Azure Blob Storage supports Geo-Replication but doesn’t support failover (unless the Primary region is declared lost, which never happened yet). We could use read-only geo-replication and “manually” (via scripts) replicate the data to a Secondary Storage account either at regular interval or during failover (depending on the size of the data). But that would require some scripting.
The list goes on.
Azure Site Recovery (Azure to Azure) can be used to replicate VMs and is the go-to solution for easily replicate VM workloads.
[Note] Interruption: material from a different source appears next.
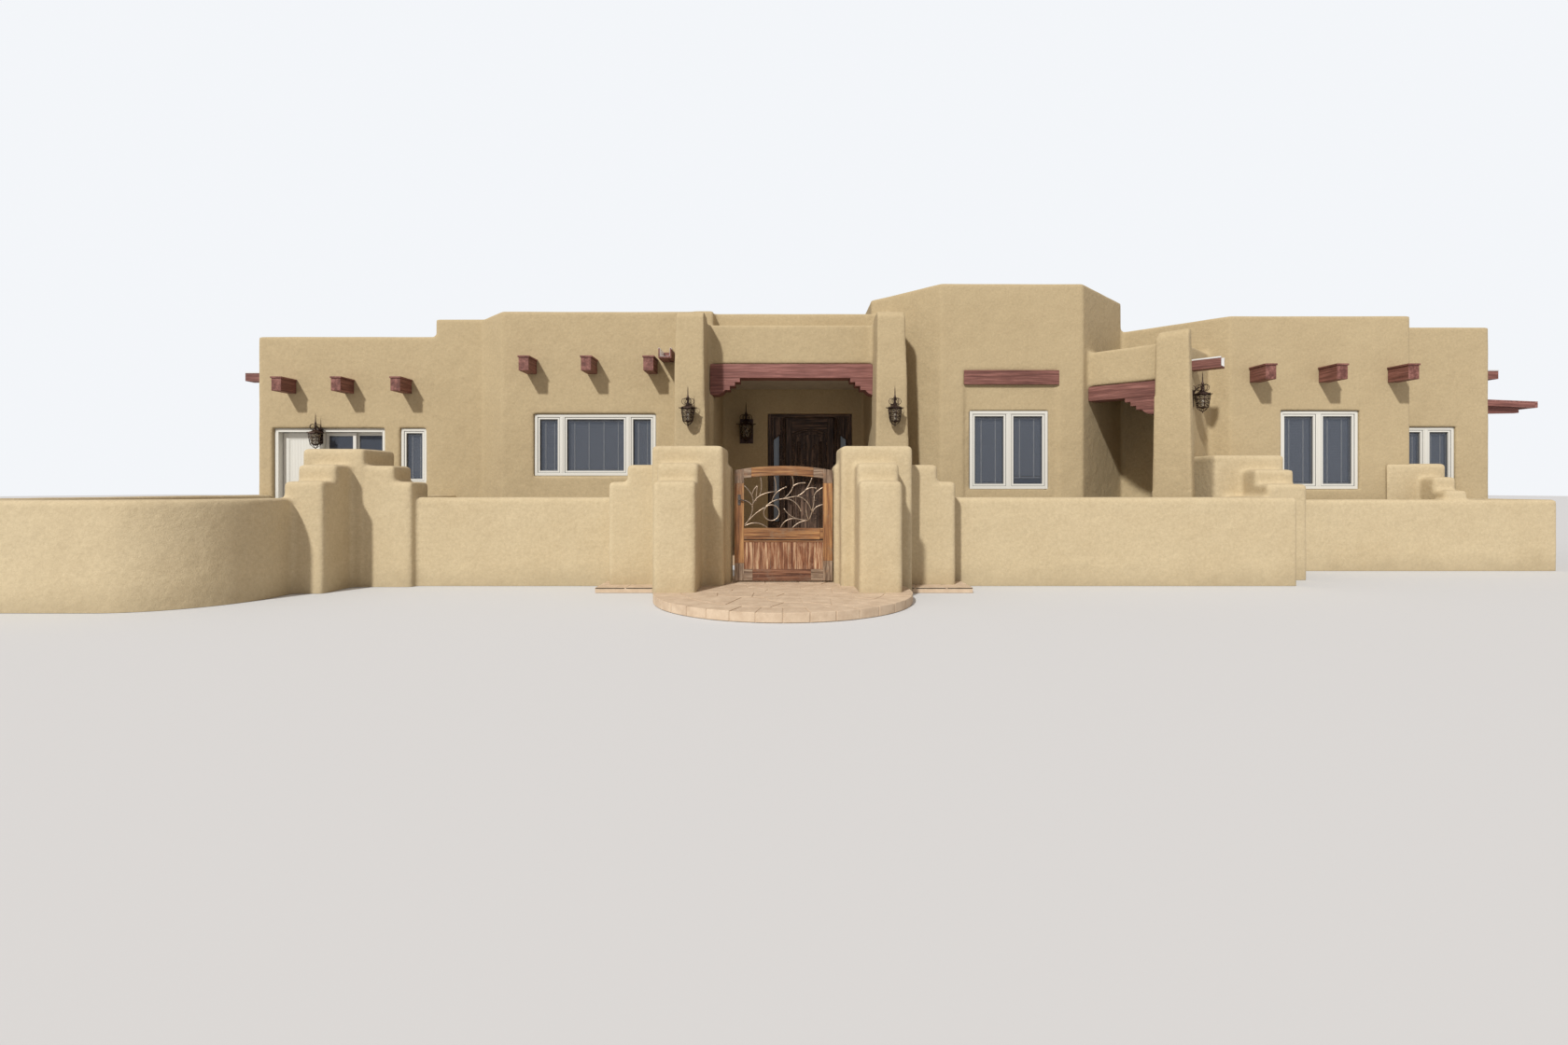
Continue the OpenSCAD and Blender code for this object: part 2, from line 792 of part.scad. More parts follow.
module portal_beam() {
  color(timber) translate([-portal_left - beam_end, portal_face, beam_z])
    beam(tower_left + portal_left + 2 * beam_end, beam_h, beam_t, true, true);
}

module tower_beam() {
  color(timber) span([lintel_x, lintel_x + lintel_w],
    [tower_face - lintel_out, tower_face + panel_in], [lintel_z, lintel_z + beam_h]);
}

module porch_beam() {
  color(timber) at_porch() translate([run, 0, porch_beam_z])
    beam(porch_w - run, beam_h, porch_t, false, true);
}

// one projecting roof beam with its cap board; its root is at the origin, pointing to -y
module viga() {
  span([-viga_w / 2, viga_w / 2], [-viga_out, 0], [-viga_h, -viga_cap]);
  span([-viga_w / 2 - viga_lip, viga_w / 2 + viga_lip], [-viga_out - viga_lip, 0], [-viga_cap, 0]);
}

module vigas() {
  color(timber) {
    for (i = [0:2]) {
      translate([garden_viga_x + i * viga_pitch, garden_face, low_viga_z]) viga();
      translate([lounge_viga_x + i * viga_pitch, lounge_face, lounge_viga_z]) viga();
      translate([bedroom_viga_x + i * bedroom_viga_pitch, tower_face, bedroom_viga_z]) viga();
    }
    for (i = [0:3], j = [0, 1]) if (i != 2 || j == 0)
      translate([rear_viga_x + i * rear_win_pitch + j * viga_pitch, house_back, low_viga_z])
        rotate(180) viga();
  }
}

// open-topped spout; its root is at the origin, pointing to -y
module spout() {
  difference() {
    span([-spout_w / 2, spout_w / 2], [-spout_out, 0], [-spout_h, 0]);
    span([-spout_w / 2 + spout_t, spout_w / 2 - spout_t], [-spout_out - spout_t, -spout_t],
      [-spout_h + spout_t, spout_h]);
  }
}

module roof_spouts() {
  color(timber) {
    translate([lounge_spout_x, lounge_face, lounge_spout_z]) spout();
    translate([left_x, garden_face + wall_t, side_spout_z]) rotate(-90) spout();
    at_porch() translate([porch_w + porch_t, porch_spout_in, porch_beam_top + deck_t + spout_h])
      rotate(90) spout();
    translate([house_right, end_face + wall_t, side_spout_z]) rotate(90) spout();
  }
}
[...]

Let’s assume we have a pure architecture with stateless VMSS & Geo-replicated SQL & Cosmos DB. Then the failover procedure is quite simple:
- In parallel
- Failover data replicas
- Provision Failover Resource Group
- Failover the DNS resolution to point to Secondary Region deployment
We can see that with this flexible architecture, a failover is quite simple.
Of course, it requires a lot of automation, which is where most of the effort will go.
The failover configuration should link resources together. For example, Secondary Region VMSS should point to Secondary Region DB replica.
Failback procedure is also simple:
- Shutdown applications so that no more data get changed
- Failover data replicas back to Primary Region
- Fail back the DNS resolution to point to Primary Region deployment
- Delete the Failover resource group and its compute
During a failover, a failure occur and potentially some data is lost. During a failback, we control the timing and this is why we add the first step, i.e. stopping data modification (and hence data loss while we failover) by shutting down applications.
We looked more concretely at how we would failover a workload of stateless VMSS with stateful Azure SQL & Cosmos DB.
Most of the patterns here can be extended with other workloads.
For instance, stateful VMs could be added to this architecture and would follow the same path as the databases. Instead of using geo-replication, we would use Azure Site Recovery (ASR).